Si on compare beaucoup de langues et que des mots du vocabulaire fondamental
se ressemblent, l'emprunt n'explique pas ces ressemblances. On ne peut
les expliquer que par le peuplement, les migrations.
Mais les langues ne découpent pas la réalité de
la même façon, c'est la limite du vocabulaire fondamental
: il doit se tenir a distance des techniques empruntables et des faits
culturels qui seraient caractéristiques d'une langue particulière.
(Sapir et Whorf)
On élimine préalablement tout ce qui peut provenir d'emprunts
ou de convergences.
Pour les formes qui demeurent, la ressemblance ne peut s'expliquer que
par une origine commune. On peut aller plus loin et dire que si certaines
ressemblances existent actuellement entre des langues c'est que ces ressemblances
étaient présentes dès le début (hypothèse
du monogénisme), le modèle explicatif est encore le modèle
de Darwin. Il y a eu transmission à partir d'une langue commune
avec modifications. Jespersen voyait davantage l'aspect historique, Ruhlen
part de ressemblances actuelles, pour lui, il est inutile de connaître
la phonétique historique. A partir de ces ressemblances constatées,
Ruhlen fait sa classification des langues. Une précision est nécessaire
sur la classification traditionnelle en linguistique
Ruhlen regroupe les familles utilisées par les précédents linguistes en 12 superfamilles. Cette initiative a déclenché un tollé général à la sortie du livre. Ces regroupements en superfamilles très attaqués par la linguistique
seront défendus par les généticiens et c'est la génétique des populations qui va apporter un argument à la classification
de Ruhlen.
Ces recherches, prometteuses, vont dans deux grandes directions :
Détermination de la région d'origine en utilisant l'ADN mitochondrial qui donne une trace précise de la population féminine, donc des familles (Cavalli Sforza).

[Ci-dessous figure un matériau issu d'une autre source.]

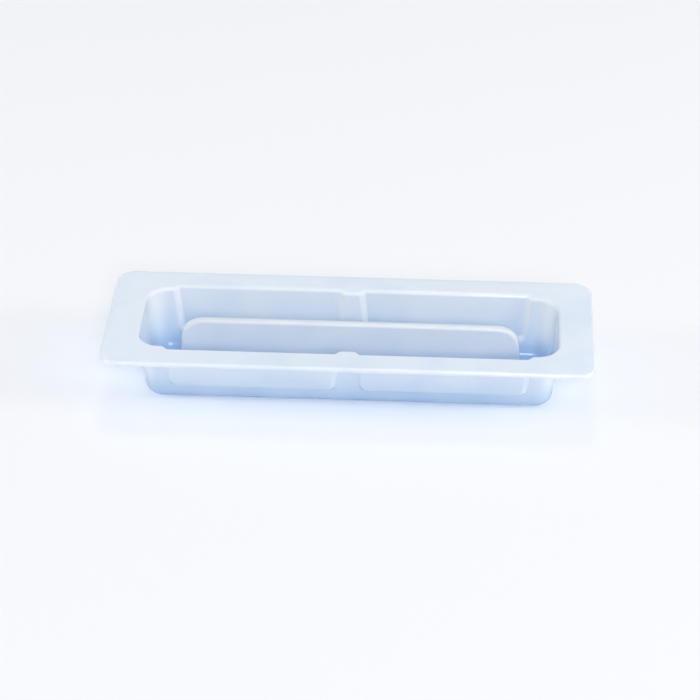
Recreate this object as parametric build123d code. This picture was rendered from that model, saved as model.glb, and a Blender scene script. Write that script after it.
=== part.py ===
from build123d import *
import math
import os

# Multichannel reagent reservoir: one tray formed from a single sheet of tinted plastic.
# Millimetres. +X runs along the trough and +Z is up. The origin is under the middle of
# the tray, in the plane that it stands on.

# Sheet and draft
sheet = 0.5
wall_draft = 6.0

# Flange, the flat border that the tray is carried by, with its edge turned down
flange_length = 140.0
flange_width = 48.0
flange_corner = 5.5
tray_height = 20.0
lip_drop = 1.3
lip_bend = 0.8

# Basin, set in from the flange's edges at its ends and along its widened sides
end_border = 10.0
side_border = 7.8
corner_spare = 1.35
floor_bend = 3.2
rim_bend = 1.2

# Shallow pads that widen the long walls, two to a wall with a rib left between them.
# lobe_flat is the flat wall left between a pad's fold and the corner beside it.
pad_step = 1.5
lobe_flat = 0.35
rib_width = 4.2
pad_floor_gap = 5.0
pad_corner = 2.5
pad_side_slope = 40.0
pad_crease = 0.9
pad_edge_spare = 0.2

# Hollow divider that stands up from the floor along the middle
divider_end_gap = 11.7
divider_crest = 2.6
divider_crest_flat = 0.6
divider_drop = 0.4
divider_draft = 5.0
divider_shoulder = 6.5
divider_foot = 1.6

# How far the forming bodies run past the faces that they cut
overrun = 2.0

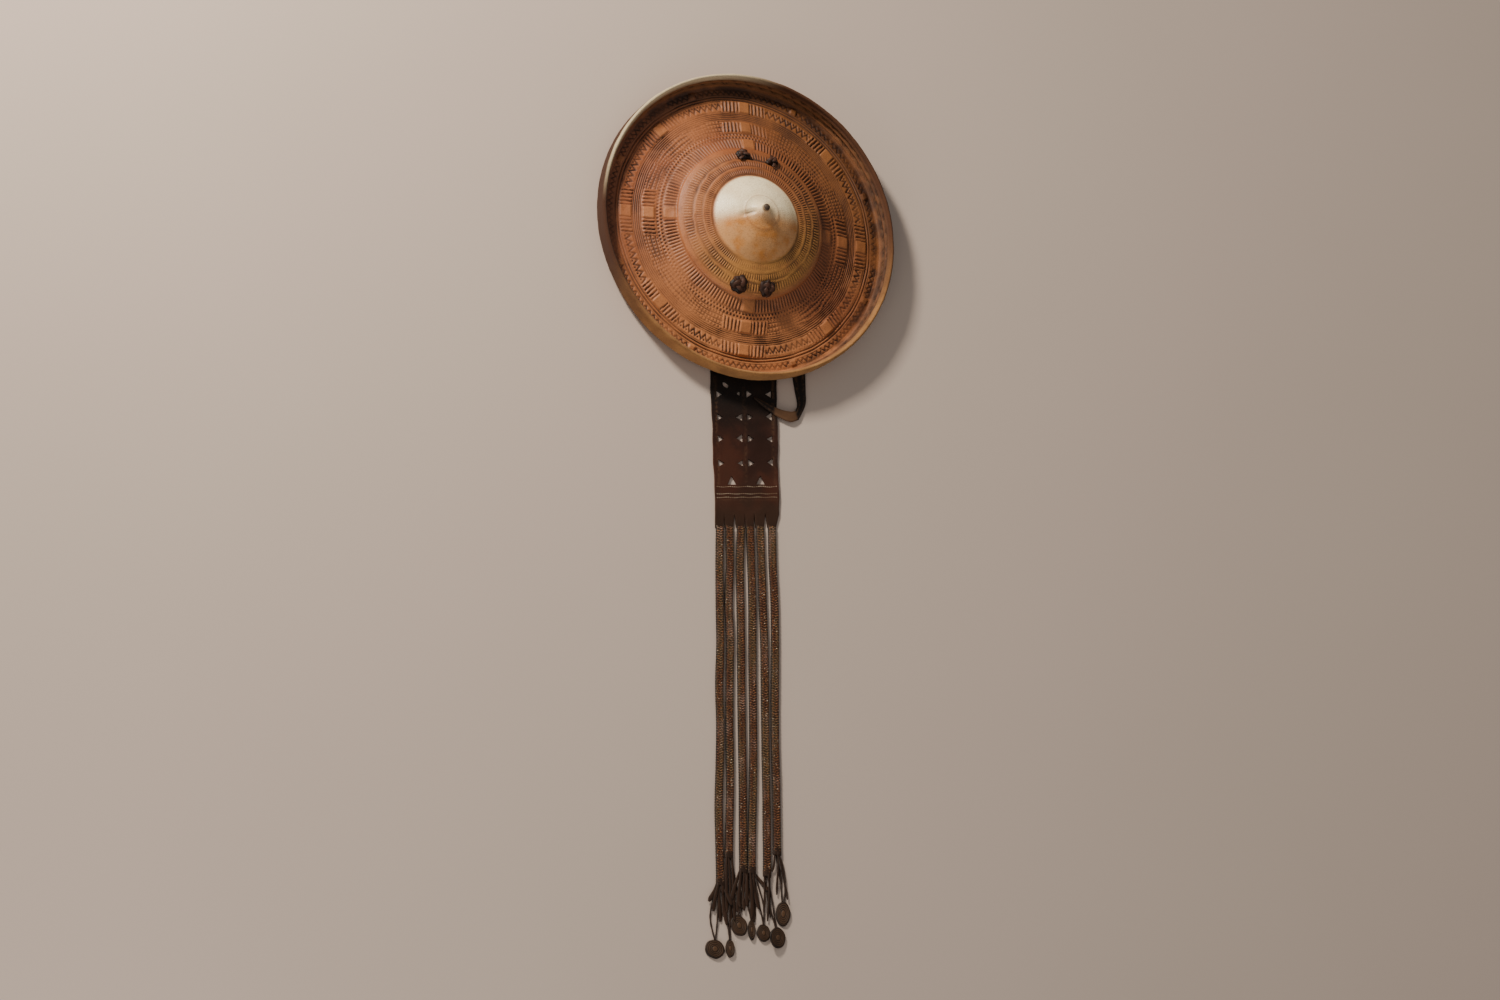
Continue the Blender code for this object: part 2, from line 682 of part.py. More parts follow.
def panel_stations(head_y):
    """Edge points of the sling panel, from its head at the grip's thongs down to its hem and tabs."""
    stations = []
    for lengths, width_share in PANEL_HEAD_ROWS:
        y, width = head_y + PANEL_HEAD_LENGTH * lengths, PANEL_HEAD_WIDTH * width_share
        reach = math.hypot(width / 2, y)
        level = strap_level(reach, head_y - PANEL_HEAD_LENGTH / 2 - y, STRAP_THICKNESS)
        stations.append((Vector((-width / 2, y, level)), Vector((width / 2, y, level))))
    for along, width in ((0.0, PANEL_TOP_WIDTH), (PANEL_LENGTH, PANEL_HEM_WIDTH)):
        stations.append((panel_point(-width / 2, along), panel_point(width / 2, along)))
    low = PANEL_LENGTH + TAB_LENGTH
    left = BRAID_STARTS[0] - BRAID_WIDTH / 2
    right = BRAID_STARTS[-1] + BRAID_WIDTH / 2
    stations.append((panel_point(left, low), panel_point(right, low)))
    return stations


def flat_cutter(name, outline, material):
    """A guide with a plan outline that runs through the strap laid on the floor."""
    bm = bmesh.new()
    down = Vector((0, 0, -STRAP_THICKNESS))
    up = Vector((0, 0, 2 * STRAP_THICKNESS))
    loft(bm, [[point + down for point in outline], [point + up for point in outline]])
    return add_object(name, bm, material)


def panel_cuts():
    """Outlines of the panel's openings: facing triangles, peaks, an eyelet and the slits of the hem."""
    outlines = []
    for along in CUT_ROWS:
        for across, way in zip(CUT_COLUMNS, CUT_POINTS):
            back_edge = across - way * CUT_LENGTH / 2
            tip = across + way * CUT_LENGTH / 2
            outlines.append(
                [
                    panel_point(back_edge, along - CUT_BASE / 2),
                    panel_point(tip, along),
                    panel_point(back_edge, along + CUT_BASE / 2),
                ]
            )
    for across in PEAK_COLUMNS:
        low, high = PEAK_ROW + PEAK_HEIGHT / 2, PEAK_ROW - PEAK_HEIGHT / 2
        outlines.append(
            [
                panel_point(across - PEAK_BASE / 2, low),
                panel_point(across, high),
                panel_point(across + PEAK_BASE / 2, low),
            ]
        )
    eyelet = []
    for angle in even_angles(EYELET_SIDES):
        along_axis, across_axis = math.cos(angle) * EYELET_RADII[0], math.sin(angle) * EYELET_RADII[1]
        turn = math.radians(EYELET_TURN)
        across = EYELET_PLACE[0] + along_axis * math.cos(turn) + across_axis * math.sin(turn)
        along = EYELET_PLACE[1] + along_axis * math.sin(turn) - across_axis * math.cos(turn)
        eyelet.append(panel_point(across, along))
    outlines.append(eyelet)
    for first, second in zip(BRAID_STARTS, BRAID_STARTS[1:]):
        middle = (first + second) / 2
        half = max(TAB_SLIT_WIDTH, second - first - BRAID_WIDTH) / 2
        low = PANEL_LENGTH + TAB_LENGTH + TAB_SLIT_WIDTH
        outlines.append(
            [
                panel_point(middle - half, low),
                panel_point(middle, PANEL_LENGTH - TAB_SLIT_WIDTH),
                panel_point(middle + half, low),
            ]
        )
    return outlines


def make_panel(material, holes):
    """The sling panel, with its openings, slit hem and two holes threaded on the grip's lower thongs."""
    lower = [place for place in holes if place[1] < 0]
    head_y = sum(place[1] for place in lower) / len(lower)
    panel = ribbon("sling_panel", panel_stations(head_y), STRAP_THICKNESS, material)
    for number, outline in enumerate(panel_cuts(), start=1):
        add_boolean(panel, flat_cutter(f"panel_cut_{number}", outline, material), "DIFFERENCE")
    for number, place in enumerate(lower, start=1):
        cutter = upright_cutter(f"panel_hole_{number}", place, THONG_RADIUS + STRAP_HOLE_MARGIN, material)
        add_boolean(panel, cutter, "DIFFERENCE")
    return panel


def carry_stations(hole):
    """Edge points of the carrying strap: from the grip's upper thong, under the rim, and over the panel."""
    rim = Vector((*CARRY_LEAVES_RIM, 0.0))
    inner = [Vector((hole[0] + x, hole[1] + y, 0.0)) for x, y in CARRY_FROM_HOLE]
    inner += [rim + Vector((x, y, 0.0)) for x, y in CARRY_TO_RIM]
    stations = []
    run = 0.0
    for index, point in enumerate(inner):
        before, after = inner[max(0, index - 1)], inner[min(len(inner) - 1, index + 1)]
        ahead = (after - before).normalized()
        side = Vector((ahead.y, -ahead.x, 0.0)) * CARRY_WIDTH / 2
        if index:
            run += (point - inner[index - 1]).length
        reach = max((point + side).length, (point - side).length)
        level = strap_level(reach, run - CARRY_WIDTH, CARRY_THICKNESS)
        lift = Vector((0, 0, level))
        stations.append((point + side + lift, point - side + lift))
    for pairs, level in ((CARRY_FOLD, 0.0), (CARRY_LAP, STRAP_THICKNESS + TOUCH_GAP)):
        for left, right in pairs:
            stations.append((Vector((*left, level)), Vector((*right, level))))
    return stations


def make_carrying_strap(material, holes):
    """The narrow carrying strap, threaded on the grip's upper thong on the sling's side."""
    hole = max(holes, key=lambda place: place[0] + place[1])
    strap = ribbon("carrying_strap", carry_stations(hole), CARRY_THICKNESS, material)
    cutter = upright_cutter("carrying_strap_hole", hole, THONG_RADIUS + STRAP_HOLE_MARGIN, material)
    add_boolean(strap, cutter, "DIFFERENCE")
    return strap


def braid_points(number):
    """Hand-placed points of a plait, from its tab along the floor."""
    skew = BRAID_WIDTH * (PANEL_ROW_SLANT + BRAID_SKEW)
    low = PANEL_LENGTH + TAB_LENGTH + TOUCH_GAP + skew
    start = panel_point(BRAID_STARTS[number], low)
    length = BRAID_LENGTHS[number]
    wander = BRAID_WANDER[number]
    points = []
    for index, shift in enumerate(wander):
        along = length * index / (len(wander) - 1)
        points.append(start + Vector((shift / 1000, -along, BRAID_THICKNESS / 2)))
    return points


def make_braid(number, material):
    """A flat plait as a plain strip with rounded edges, laid along its route."""
    name = f"braid_{number + 1}"
    curve = bpy.data.curves.new(name, "CURVE")
    curve.dimensions = "3D"
    curve.fill_mode = "FULL"
    curve.twist_mode = "Z_UP"
    curve.bevel_depth = BRAID_THICKNESS / 2
    curve.bevel_resolution = 1
    curve.extrude = (BRAID_WIDTH - BRAID_THICKNESS) / 2
    curve.use_fill_caps = True
    route = smooth_route(braid_points(number), BRAID_POINT_SPACING)
    spline = curve.splines.new("POLY")
    spline.points.add(len(route) - 1)
    for point, place in zip(spline.points, route):
        point.co = (*place, 1.0)
        point.tilt = math.pi / 2
    curve.materials.append(material)
    item = bpy.data.objects.new(name, curve)
    bpy.context.scene.collection.objects.link(item)
    return item


def disc_centre(place):
    """A disc's centre in plan, from the panel's hem line."""
    base = panel_point(0.0, PANEL_LENGTH + TAB_LENGTH)
    return Vector((base.x + place[0], base.y - place[1], 0.0))


def make_disc(number, place, half_sizes, lean, material):
    """A stamped disc with a raised middle, flat on the floor or leaning on its neighbour."""
    centre = disc_centre(place)
    rings = []
    tilt = math.radians(lean)
    for spread, up in DISC_PROFILE:
        ring = []
        for angle in even_angles(DISC_SIDES):
            x = half_sizes[0] * spread * math.cos(angle)
            y = half_sizes[1] * spread * math.sin(angle)
            z = DISC_THICKNESS * up
            lifted = (half_sizes[0] - x) * math.sin(tilt) + z * math.cos(tilt)
            ring.append(Vector((centre.x + x * math.cos(tilt) + z * math.sin(tilt), centre.y + y, lifted)))
        rings.append(ring)
    bm = bmesh.new()
    loft(bm, rings)
    return add_object(f"disc_{number}", bm, material)


def make_tail(number, braid, place, half_sizes, side, bow, material):
    """The thong that runs from a plait's end to its disc, bowed a little to one side."""
    start = braid_points(braid)[-1].copy()
    start.z = 0.0
    start += Vector((side * TAIL_WIDTH * TAIL_SPREAD, -TOUCH_GAP, 0.0))
    centre = disc_centre(place)
    top = centre + Vector((0, half_sizes[1] + TOUCH_GAP, 0.0))
    stations = []
    for index in range(TAIL_STATIONS + 1):
        share = index / TAIL_STATIONS
        point = start.lerp(top, share)
        point.x += bow * math.sin(math.pi * share)
        half = Vector((TAIL_WIDTH / 2, 0, 0))
        stations.append((point - half, point + half))
    return ribbon(f"disc_thong_{number}", stations, TAIL_THICKNESS, material)


def build():
    """Make every piece of the shield."""
    clear_scene()
    hide_leather = leather("tooled_hide", (0.42, 0.20, 0.10), 0.45)
    grip_leather = leather("grip_leather", (0.10, 0.05, 0.03), 0.55)
    strap_leather = leather("strap_leather", (0.035, 0.018, 0.014), 0.5)
    braid_leather = leather("braid_leather", (0.09, 0.040, 0.028), 0.5)
    disc_leather = leather("disc_leather", (0.10, 0.065, 0.045), 0.5)
    holes = knot_places()
    make_hide(hide_leather, holes)
    make_grip(grip_leather, holes)
    make_panel(strap_leather, holes)
    make_carrying_strap(strap_leather, holes)
    for number in range(len(BRAID_STARTS)):
        make_braid(number, braid_leather)
    threaded = {}
    for number, (braid, place, half_sizes, lean, bow) in enumerate(DISCS, start=1):
        make_disc(number, place, half_sizes, lean, disc_leather)
        side = threaded.get(braid, -1 if sum(row[0] == braid for row in DISCS) > 1 else 0)
        make_tail(number, braid, place, half_sizes, side, bow, braid_leather)
        threaded[braid] = 1


build()
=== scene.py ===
"""Looks of a tooled hide shield with its sling panel, carrying strap, six plaits and stamped discs."""

import logging
from dataclasses import dataclass
from enum import Enum
from math import copysign, cos, pi, radians, sin
from types import MappingProxyType
from typing import Iterable, Mapping, Sequence, Union

import bmesh
import bpy
import numpy as np
from mathutils import Matrix, Vector, noise


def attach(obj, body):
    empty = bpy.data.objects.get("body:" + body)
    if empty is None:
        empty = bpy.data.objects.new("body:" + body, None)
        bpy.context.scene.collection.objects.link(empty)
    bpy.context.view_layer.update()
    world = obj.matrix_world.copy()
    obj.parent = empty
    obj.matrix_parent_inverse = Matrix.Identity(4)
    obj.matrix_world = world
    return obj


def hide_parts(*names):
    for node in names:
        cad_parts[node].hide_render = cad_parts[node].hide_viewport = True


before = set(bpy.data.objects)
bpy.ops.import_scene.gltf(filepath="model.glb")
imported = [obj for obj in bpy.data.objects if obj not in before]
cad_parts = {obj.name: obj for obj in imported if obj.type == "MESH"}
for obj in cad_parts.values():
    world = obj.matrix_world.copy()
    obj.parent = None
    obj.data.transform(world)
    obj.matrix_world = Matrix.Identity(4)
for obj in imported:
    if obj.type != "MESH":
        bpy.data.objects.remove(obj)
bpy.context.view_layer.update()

LOG = logging.getLogger("hide_shield")
MM = 0.001
TURN = 2.0 * pi
FOOT_LEVEL = 0.066269
KNOT_PLACES = ((-0.0248, -0.1159), (0.0269, -0.1154), (-0.0181, 0.1171), (0.0356, 0.1130))
STRAP_THICKNESS = 0.003
STRIP_SPACING = 0.0022
UP = Vector((0.0, 0.0, 1.0))
PANEL_MIDDLE, PANEL_LEAN, PANEL_TOP, PANEL_SLANT = 0.0055, 0.0297, -0.26, 0.149

Tone = tuple[float, float, float, float]
Pair = tuple[float, float]
Pairs = tuple[Pair, ...]
Face = tuple[int, ...]
Rings = Sequence[Sequence[Vector]]
Inputs = Mapping[Union[str, int], object]
NO_INPUTS: Inputs = MappingProxyType({})
Item, Material, Socket, NodeTree = bpy.types.Object, bpy.types.Material, bpy.types.NodeSocket, bpy.types.NodeTree


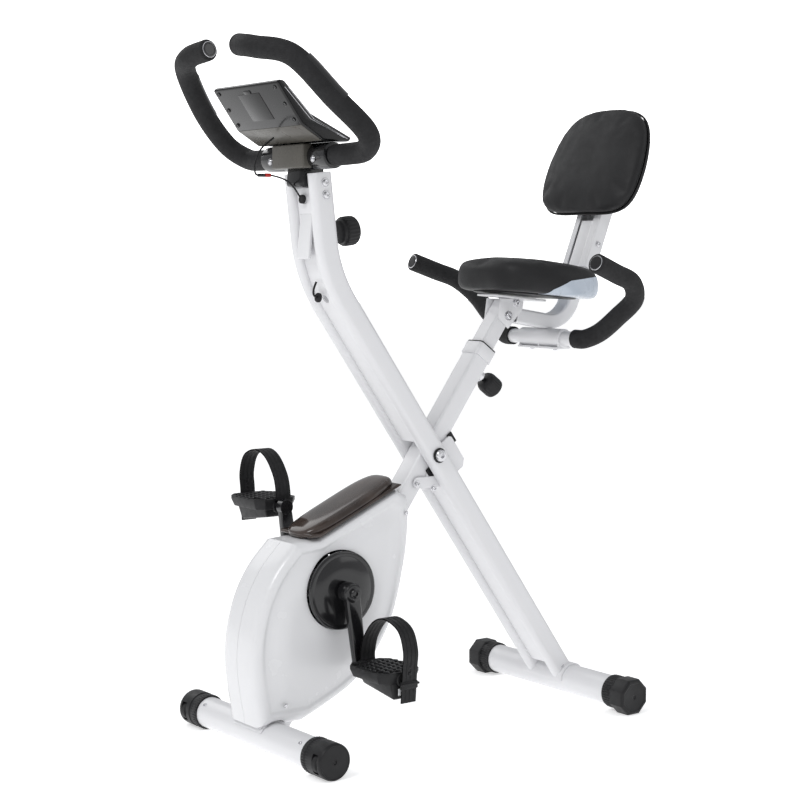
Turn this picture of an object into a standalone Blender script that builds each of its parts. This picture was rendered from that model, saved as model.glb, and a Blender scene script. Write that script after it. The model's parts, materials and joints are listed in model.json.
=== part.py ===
"""Folding X-frame exercise bike with a padded seat, side handles and backrest.

Frame: +X forward (towards the handlebar), +Y to the rider's left, +Z up, floor at z = 0.
Side-view places are given from the axis of the front stabilizer, which is FRONT_X ahead
of the origin.
"""
import math

import bmesh
import bpy
from mathutils import Matrix, Vector

# ---------------------------------------------------------------- driving dimensions (m)
FRONT_X = 0.3472
GAP = 0.0003
FIT = 0.0009

FOOT_TUBE_R = 0.0254
FRONT_FOOT_Z = 0.0285
FRONT_FOOT_HALF = 0.176
FRONT_CAP_R = 0.0288
FRONT_CAP_IN = 0.1540
FRONT_CAP_OUT = 0.2070
REAR_FOOT_X = -0.6240
REAR_FOOT_Z = 0.0315
REAR_FOOT_HALF = 0.168
REAR_CAP_FLATS = 0.0600
REAR_CAP_OUT = 0.2060
SADDLE_T = 0.0030
WHEEL_PIN = (0.0165, FRONT_FOOT_Z - 0.0020)

PIVOT = (-0.3257, 0.4516)
MAIN_ANGLE = math.radians(54.0)
MAIN_W = 0.0390
MAIN_D = 0.0350
MAIN_WALL = 0.0018
MAIN_TOP = 0.2146
MAIN_BOTTOM = -0.5210
COLLAR_L = 0.0230

LEG_ANGLE = math.radians(54.6)
LEAN_ANGLE = math.radians(83.4)
RAIL_W = 0.0220
RAIL_D = 0.0400
RAIL_IN = 0.0215
RAIL_WALL = 0.0020
RAIL_BEND = (-0.1126, 0.7516)
RAIL_BEND_R = 0.22
RAIL_TOP_Z = 0.9110
WEB_D = 0.0200

CRANK = (-0.1184, 0.2518)
CRANK_L = 0.1200
CRANK_TILT = math.radians(7.65)
CRANK_Y = 0.0760
CRANK_T = 0.0140
AXLE_R = 0.0085
DISC_R = 0.0630
PULLEY_R = 0.0800
WHEEL_AXIS = (-0.0440, 0.1480)
FLYWHEEL_R = 0.0680
FLY_PULLEY_R = 0.0140
FLY_SHAFT_R = 0.0065
BELT_GAP = 0.0010
PEDAL_LEN = 0.0800
PEDAL_W = 0.1000

HOUSING_HALF = 0.0520
HOUSING_WALL = 0.0025

POST_W = 0.0330
POST_D = 0.0290
LINER_WALL = 0.0006
LIP_W = 0.0036
POST_TOP = 0.3050
POST_BOTTOM = 0.0300
PIN_T = 0.1728

BAR_R = 0.0127
FOAM_R = 0.0168
BAR_AXIS = (-0.0842, 0.9348)
CLAMP_HALF = 0.0900

RECLINE = math.radians(22.0)
BACK_FOOT = (-0.7000, 0.8500)
TUBE_W = 0.0320
TUBE_D = 0.0260
RAIL_BACK_W = 0.0620
RAIL_BACK_D = 0.0300

# ---------------------------------------------------------------- collections and materials
MATERIALS = {
    "white_paint": ((0.86, 0.86, 0.87), 0.28, 0.0),
    "white_plastic": ((0.88, 0.88, 0.89), 0.22, 0.0),
    "black_plastic": ((0.03, 0.03, 0.032), 0.45, 0.0),
    "gloss_black": ((0.015, 0.015, 0.017), 0.15, 0.0),
    "dark_grey_plastic": ((0.10, 0.10, 0.10), 0.35, 0.0),
    "foam": ((0.045, 0.045, 0.048), 0.85, 0.0),
    "leather": ((0.030, 0.030, 0.031), 0.50, 0.0),
    "smoke_cover": ((0.16, 0.10, 0.07), 0.12, 0.0),
    "steel": ((0.62, 0.63, 0.65), 0.30, 1.0),
    "cast_iron": ((0.16, 0.16, 0.17), 0.55, 0.8),
    "rubber": ((0.02, 0.02, 0.02), 0.70, 0.0),
    "grey_plastic": ((0.55, 0.59, 0.66), 0.35, 0.0),
}


def clear_scene():
    for obj in list(bpy.data.objects):
        bpy.data.objects.remove(obj, do_unlink=True)


def make_collection(name):
    coll = bpy.data.collections.new(name)
    bpy.context.scene.collection.children.link(coll)
    return coll


clear_scene()
BIKE = make_collection("exercise_bike")
CUTTERS = make_collection("cutters")


def material(kind, node):
    color, rough, metal = MATERIALS[kind]
    mat = bpy.data.materials.new(node + "_" + kind)
    mat.use_nodes = True
    shader = mat.node_tree.nodes["Principled BSDF"]
    shader.inputs["Base Color"].default_value = (*color, 1.0)
    shader.inputs["Roughness"].default_value = rough
    shader.inputs["Metallic"].default_value = metal
    mat.diffuse_color = (*color, 1.0)
    return mat


def finish(obj, kind, name=None):
    """Name a solid, give it its own material and put it with the bike's parts."""
    if name:
        obj.name = name
    for coll in list(obj.users_collection):
        coll.objects.unlink(obj)
    BIKE.objects.link(obj)
    obj.data.materials.clear()
    obj.data.materials.append(material(kind, obj.name))
    obj.data.shade_smooth()
    obj.data.set_sharp_from_angle(angle=math.radians(35))
    return obj


def as_cutter(obj):
    for coll in list(obj.users_collection):
        coll.objects.unlink(obj)
    CUTTERS.objects.link(obj)
    obj.hide_render = True
    obj.display_type = "WIRE"
    return obj


# ---------------------------------------------------------------- places
def at(x, y, z):
    return Vector((FRONT_X + x, y, z))


def main_axis(t, n=0.0, y=0.0):
    """Point t up the main tube from the fold pivot, and n in front of its axis."""
    c, s = math.cos(MAIN_ANGLE), math.sin(MAIN_ANGLE)
    return at(PIVOT[0] - c * t + s * n, y, PIVOT[1] + s * t + c * n)


def leg_axis(t, n=0.0, y=0.0):
    """Point t up the rear frame from the fold pivot, and n behind its axis."""
    c, s = math.cos(LEG_ANGLE), math.sin(LEG_ANGLE)
    return at(PIVOT[0] + c * t - s * n, y, PIVOT[1] + s * t + c * n)


def back_axis(t, n=0.0, y=0.0):
    """Point t up the backrest's plane from its foot, and n in front of it."""
    c, s = math.cos(RECLINE), math.sin(RECLINE)
    return at(BACK_FOOT[0] - s * t + c * n, y, BACK_FOOT[1] + c * t + s * n)


# ---------------------------------------------------------------- modelling helpers
def new_object(name, mesh):
    obj = bpy.data.objects.new(name, mesh)
    BIKE.objects.link(obj)
    return obj


def evaluated_mesh(obj):
    depsgraph = bpy.context.evaluated_depsgraph_get()
    depsgraph.update()
    return bpy.data.meshes.new_from_object(obj.evaluated_get(depsgraph))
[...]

Regroupements génétiques des populations pour voir s'il y a une origine ethnique des langues comme on l'a cru pendant longtemps.
(Au XVIIIe et XIXe siècle, on pensait que certaines langues ne pouvaient
être parlées que par certaines ethnies par particularité
physiologique, croyance due à l'ignorance des époques en
question). Lorsque les généticiens se penchent sur la question,
le contexte est différent, les généticiens s'opposent
à ces théories racistes : le concept de race n'existe pas
sur le plan génétique, il est impossible de lier une "race"
à une langue. Génétiquement, il n'y a pas de population
primitive, il n'y a pas de langues plus simples que d'autres, toutes les
langues ont atteint le même stade de complexité.
(Extrait de l'origine des langues)
Analyse de l'histoire du peuplement de la terre (migrations depuis l'Afrique)
ce qui ne résout pas le problème de la difficulté
des langues.
Si la diversité des langues est en relation avec la diversité
des populations, on doit pouvoir retrouver des différences génétiques
(groupes sanguins, rhésus). En Europe il y a une population parlant
une langue impossible à rattacher aux langues indo-européenne
: le Basque.
En faisant une enquête sur les groupes sanguins Ruffié
(années 60) remarque une plus grande fréquence du rhésus
négatif, plus des particularités de certaines protéines.
De là ont été lancées d'autres enquêtes
qui ont mené à des regroupements génétiques
parallèles aux regroupements de certaines familles de langues. Dans
10 cas sur 12, il y a recoupement, on essaye de comprendre pourquoi.
Plus loin, on établit une chronologie : arborescence et on remarque
au niveau des apparentements linguistique la séparation en 2 grands
groupes de proto sapiens
- caractéristiques génétiques propres aux populations
africaines (caractéristiques + anciennes)
- et toutes les autres.
Cette arborescence est proche des familles de langues de Greenberg
Cela semble donner raison au monogénisme.
La théorie du départ d'afrique à -1000000 de sapiens sapiens est retenue mais critiquée : les analyses donnent lieu à des artéfacts.
La diversité linguistique va suivre le peuplement du monde et permettra des regroupements proches de ceux de Greenberg.
Conclusion :
Ces travaux génétiques sont très intéressants mais prudence : les techniques employées sont génératrices
d'artefacts. Egalement dans les relations génétique / langues, ces mises en correspondance concernent des populations importantes, on utilise les méthodes statistiques, or certaines de ces méthodes sont actuellement contestées.